Quarante-sept étudiants originaires du Darfour sont maintenus en détention au secret. Ils ont été arrêtés par des membres des forces de sécurité lors de descentes à leur domicile, les 23 et 27 décembre 2018, dans les États de Sennar et de Khartoum. Un étudiant a été tué lors d’une de ces descentes. Au cours de conférences de presse, les 23 et 28 décembre 2018, les autorités ont accusé ces étudiants de s’être infiltrés dans les manifestations, d’avoir des liens avec un groupe rebelle et d’avoir projeté de tuer des manifestants lors des actions de protestation en cours dans le pays.

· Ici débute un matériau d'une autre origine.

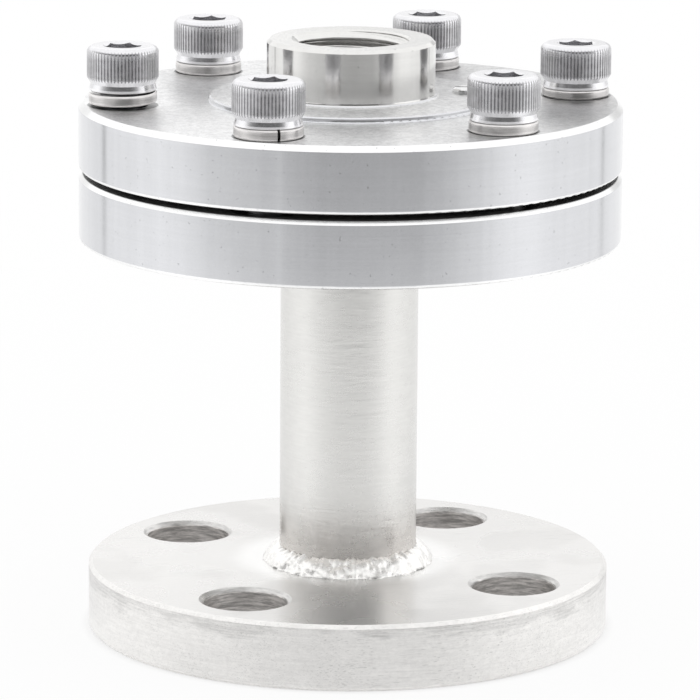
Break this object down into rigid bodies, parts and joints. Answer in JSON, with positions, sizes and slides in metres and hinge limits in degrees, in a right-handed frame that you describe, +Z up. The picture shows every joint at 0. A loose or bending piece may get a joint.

Écrire Quarante-sept étudiants détenus au secret, un étudiant tué
Le 19 décembre 2018, des manifestations ont débuté au Soudan en raison de la hausse du prix du pain, ainsi que des pénuries d’essence et de liquidités dans les banques. Ces manifestations se poursuivent et se sont étendues à au moins 35 villes, dans 15 des 18 États que compte le Soudan.
Le 20 décembre 2018, les autorités soudanaises ont bloqué la plupart des sites de réseaux sociaux et des applications de messagerie tels que Facebook, WhatsApp, Twitter et Instagram. Elles ont également censuré la presse écrite, qui reçoit régulièrement des instructions lui interdisant de publier des informations sur les manifestations.
Les 20 et 21 décembre 2018, le gouvernement soudanais a imposé l’état d’urgence dans trois États : le Nil, Al Qadarif et le Nil Blanc, ainsi qu’un couvre-feu dans plusieurs villes, dont Dongola et Atbara, où les manifestations ont débuté. L’état d’urgence est en vigueur dans les États du Darfour depuis 2003, dans le Kordofan du Sud depuis 2011, et dans le Kordofan du Nord et le Kassala depuis 2017. Douze États sur 18 sont donc actuellement en état d’urgence au Soudan.
Les cours ont été suspendus dans la plupart des établissements d’enseignement du pays. Amnesty International estime que plus de 40 personnes ont été tuées et au moins 175 autres blessées lors de la répression brutale des manifestations par les autorités. Beaucoup ont subi des blessures invalidantes. Plus de 1 269 arrestations ont eu lieu et ce nombre ne cesse d’augmenter.
Amnesty International a recueilli des informations sur de graves violations des droits humains à l’encontre d’étudiants du Darfour. Depuis le début du conflit au Darfour, les étudiants de la région qui suivent des études dans d’autres régions du Soudan sont particulièrement visés par des arrestations arbitraires, des expulsions de leurs logements universitaires, des actes de torture et d’autres mauvais traitements, ainsi que des homicides illégaux commis par les forces de sécurité.
Le Service national de la sûreté et du renseignement (NISS) dispose de vastes pouvoirs en matière d’arrestation et de détention en vertu de la Loi de 2010 relative à la sécurité nationale, qui lui permet notamment de maintenir des suspects en détention jusqu’à quatre mois et demi sans contrôle judiciaire. Des membres du NISS usent de ces pouvoirs pour procéder à des arrestations et placements en détention arbitraires, et nombre de personnes privées de liberté au Soudan se voient infliger des actes de torture et d’autres mauvais traitements. La Loi relative à la sécurité nationale protège les membres du NISS de toute poursuite pour les actes commis dans l’exercice de leurs fonctions, d’où une culture généralisée de l’impunité. Cette loi a été modifiée en janvier 2015 pour élargir le mandat du NISS, qui était jusqu’alors un service de renseignement dédié à la collecte et l’analyse d’informations, afin de lui permettre d’exercer diverses fonctions relevant d’ordinaire des compétences des forces armées ou des forces de l’ordre. Ces modifications confèrent au NISS des pouvoirs discrétionnaires illimités pour déterminer ce qui constitue une menace politique, économique ou sociale et comment y faire face. Ni la Loi relative à la sécurité nationale ni l’article 151 révisé n’exigent, explicitement ou implicitement, que les agents du NISS respectent le droit international, régional et national applicable dans l’exercice de leurs fonctions.